- [What needs to be done]: Repeat everything from the line holding "The build123d and" to the line holding "return make(name, body, finish, points, faces, 30)", inclusive, exactly. Leave out the rest.

- [Given records]:
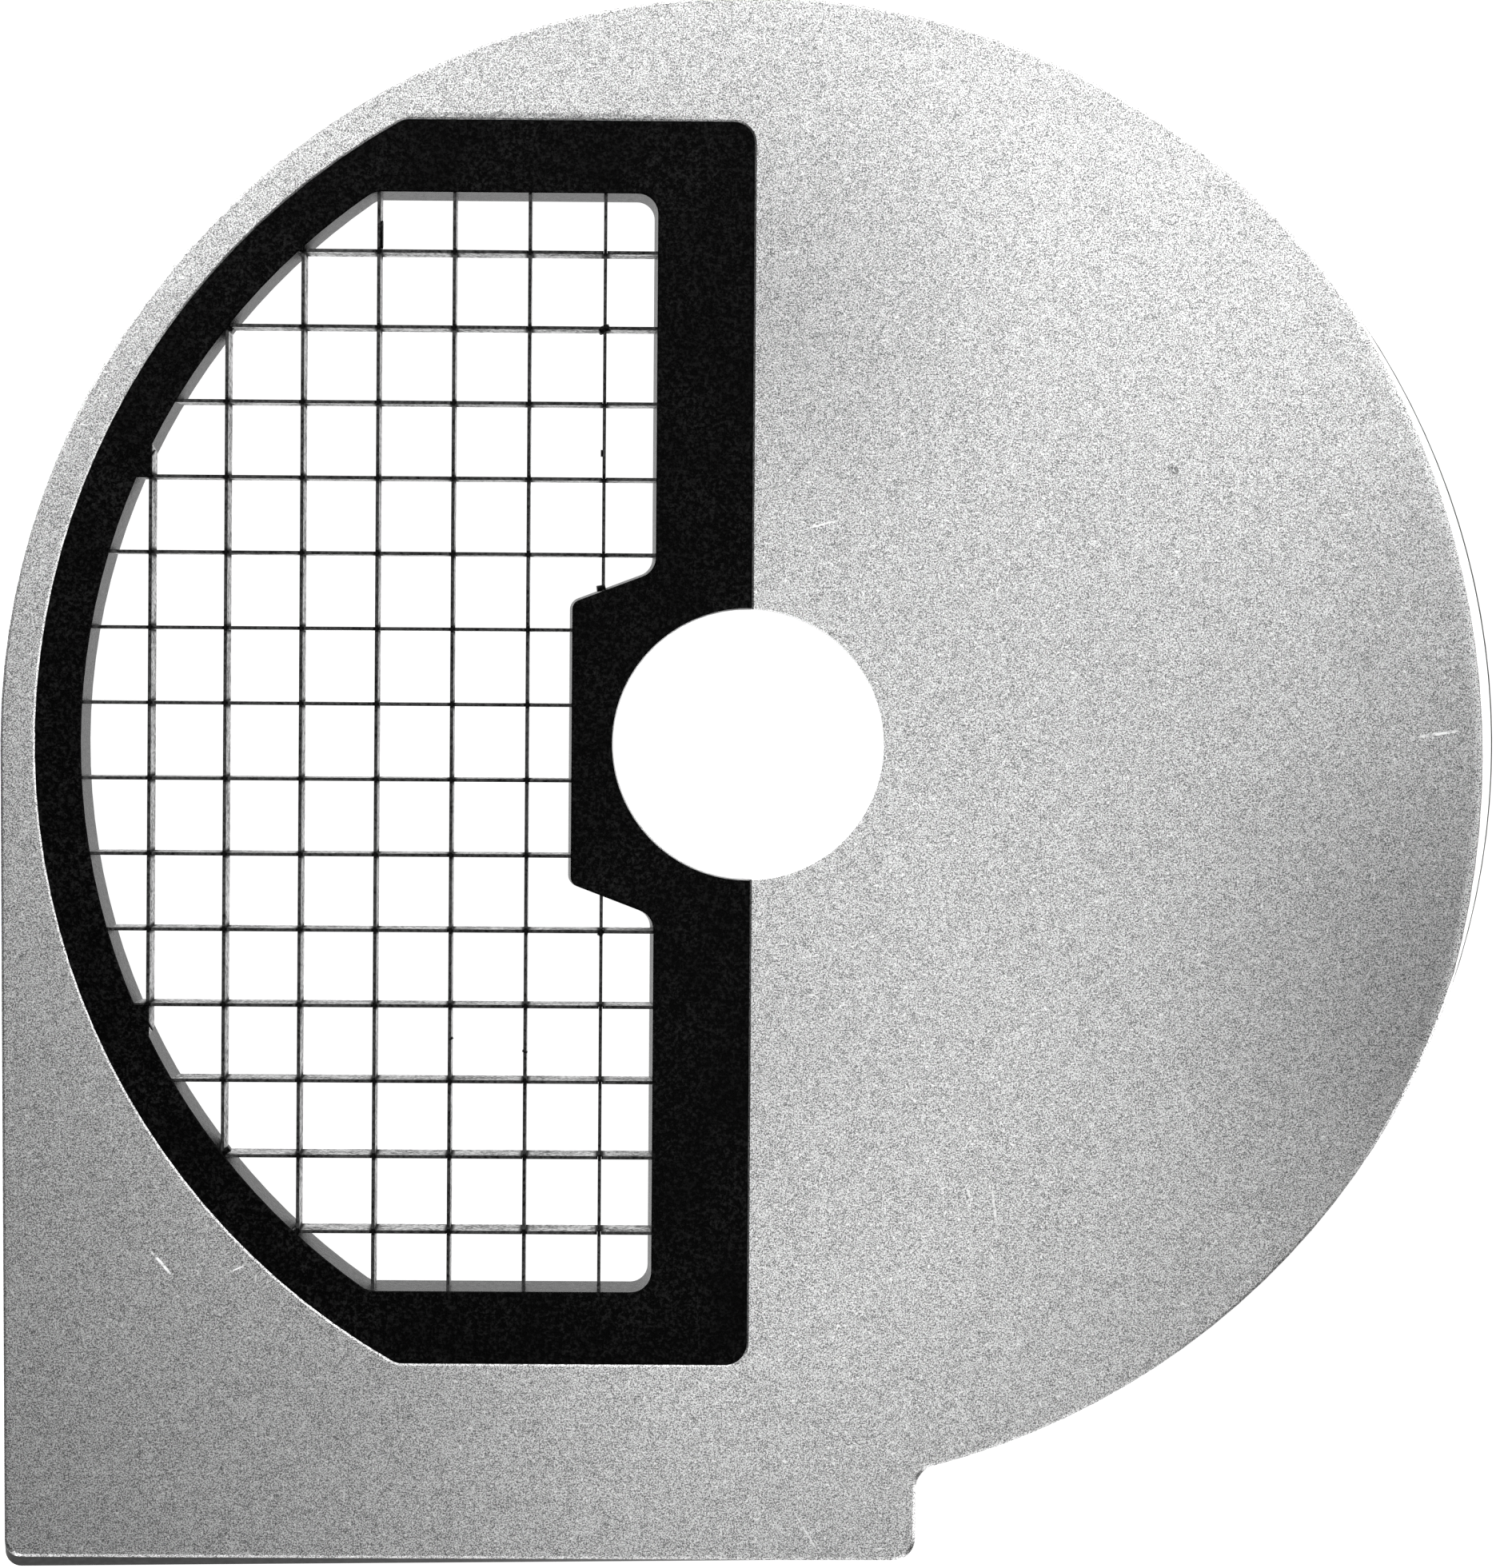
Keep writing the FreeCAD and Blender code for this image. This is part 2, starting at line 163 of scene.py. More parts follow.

--

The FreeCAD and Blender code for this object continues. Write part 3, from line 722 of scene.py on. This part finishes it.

* * *

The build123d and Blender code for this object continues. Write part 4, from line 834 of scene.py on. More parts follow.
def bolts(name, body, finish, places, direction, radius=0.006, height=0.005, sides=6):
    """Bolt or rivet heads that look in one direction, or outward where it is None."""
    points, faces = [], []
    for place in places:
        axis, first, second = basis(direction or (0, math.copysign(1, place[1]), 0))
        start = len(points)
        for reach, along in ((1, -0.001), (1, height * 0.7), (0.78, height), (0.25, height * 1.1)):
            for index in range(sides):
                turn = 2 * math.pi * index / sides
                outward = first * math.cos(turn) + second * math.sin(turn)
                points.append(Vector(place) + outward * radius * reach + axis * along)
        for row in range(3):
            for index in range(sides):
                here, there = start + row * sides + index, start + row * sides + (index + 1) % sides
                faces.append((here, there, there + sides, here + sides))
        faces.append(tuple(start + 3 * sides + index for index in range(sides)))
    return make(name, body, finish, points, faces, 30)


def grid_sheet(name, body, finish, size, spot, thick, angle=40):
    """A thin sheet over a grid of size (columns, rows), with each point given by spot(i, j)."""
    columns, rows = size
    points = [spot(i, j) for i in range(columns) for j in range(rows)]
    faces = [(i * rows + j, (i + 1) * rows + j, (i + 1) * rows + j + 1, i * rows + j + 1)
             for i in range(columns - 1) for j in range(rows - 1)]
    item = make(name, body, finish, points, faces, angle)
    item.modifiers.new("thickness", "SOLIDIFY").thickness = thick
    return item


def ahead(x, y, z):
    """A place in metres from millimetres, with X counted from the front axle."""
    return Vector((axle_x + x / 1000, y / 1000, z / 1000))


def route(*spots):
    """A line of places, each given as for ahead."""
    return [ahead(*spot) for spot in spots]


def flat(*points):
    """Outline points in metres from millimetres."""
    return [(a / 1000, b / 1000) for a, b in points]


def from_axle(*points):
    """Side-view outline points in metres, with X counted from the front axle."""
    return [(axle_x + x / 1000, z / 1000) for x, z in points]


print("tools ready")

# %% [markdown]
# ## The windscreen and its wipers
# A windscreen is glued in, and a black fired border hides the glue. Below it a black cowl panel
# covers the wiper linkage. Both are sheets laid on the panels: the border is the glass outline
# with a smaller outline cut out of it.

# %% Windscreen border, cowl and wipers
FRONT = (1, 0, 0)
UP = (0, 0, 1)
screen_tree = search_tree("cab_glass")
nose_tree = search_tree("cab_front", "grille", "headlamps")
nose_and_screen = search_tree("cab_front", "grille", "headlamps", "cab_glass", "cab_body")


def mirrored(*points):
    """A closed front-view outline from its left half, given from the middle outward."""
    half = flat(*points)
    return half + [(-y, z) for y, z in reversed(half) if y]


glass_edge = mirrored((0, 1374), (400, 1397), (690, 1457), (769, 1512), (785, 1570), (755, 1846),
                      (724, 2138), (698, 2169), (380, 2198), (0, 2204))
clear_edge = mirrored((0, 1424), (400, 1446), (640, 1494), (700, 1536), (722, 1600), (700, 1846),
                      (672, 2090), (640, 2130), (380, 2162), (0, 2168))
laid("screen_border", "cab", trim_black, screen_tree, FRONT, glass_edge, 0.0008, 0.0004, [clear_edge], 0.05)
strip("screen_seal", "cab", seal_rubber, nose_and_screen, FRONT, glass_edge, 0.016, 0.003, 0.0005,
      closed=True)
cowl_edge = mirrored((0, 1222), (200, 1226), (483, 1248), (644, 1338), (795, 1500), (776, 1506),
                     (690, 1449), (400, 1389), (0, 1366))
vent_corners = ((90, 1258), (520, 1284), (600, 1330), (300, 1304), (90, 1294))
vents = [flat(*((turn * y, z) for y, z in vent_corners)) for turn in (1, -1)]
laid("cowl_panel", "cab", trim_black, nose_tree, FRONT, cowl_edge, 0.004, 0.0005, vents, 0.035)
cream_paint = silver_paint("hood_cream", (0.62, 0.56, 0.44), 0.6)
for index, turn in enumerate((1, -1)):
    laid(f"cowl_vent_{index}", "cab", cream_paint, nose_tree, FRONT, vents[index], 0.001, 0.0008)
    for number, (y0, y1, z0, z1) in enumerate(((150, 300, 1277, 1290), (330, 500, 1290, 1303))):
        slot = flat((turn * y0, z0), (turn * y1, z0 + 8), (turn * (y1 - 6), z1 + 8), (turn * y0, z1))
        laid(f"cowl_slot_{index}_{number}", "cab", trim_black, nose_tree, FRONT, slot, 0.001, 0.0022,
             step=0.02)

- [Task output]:
The build123d and Blender code for this object continues. Write part 4, from line 834 of scene.py on. More parts follow.
def bolts(name, body, finish, places, direction, radius=0.006, height=0.005, sides=6):
    """Bolt or rivet heads that look in one direction, or outward where it is None."""
    points, faces = [], []
    for place in places:
        axis, first, second = basis(direction or (0, math.copysign(1, place[1]), 0))
        start = len(points)
        for reach, along in ((1, -0.001), (1, height * 0.7), (0.78, height), (0.25, height * 1.1)):
            for index in range(sides):
                turn = 2 * math.pi * index / sides
                outward = first * math.cos(turn) + second * math.sin(turn)
                points.append(Vector(place) + outward * radius * reach + axis * along)
        for row in range(3):
            for index in range(sides):
                here, there = start + row * sides + index, start + row * sides + (index + 1) % sides
                faces.append((here, there, there + sides, here + sides))
        faces.append(tuple(start + 3 * sides + index for index in range(sides)))
    return make(name, body, finish, points, faces, 30)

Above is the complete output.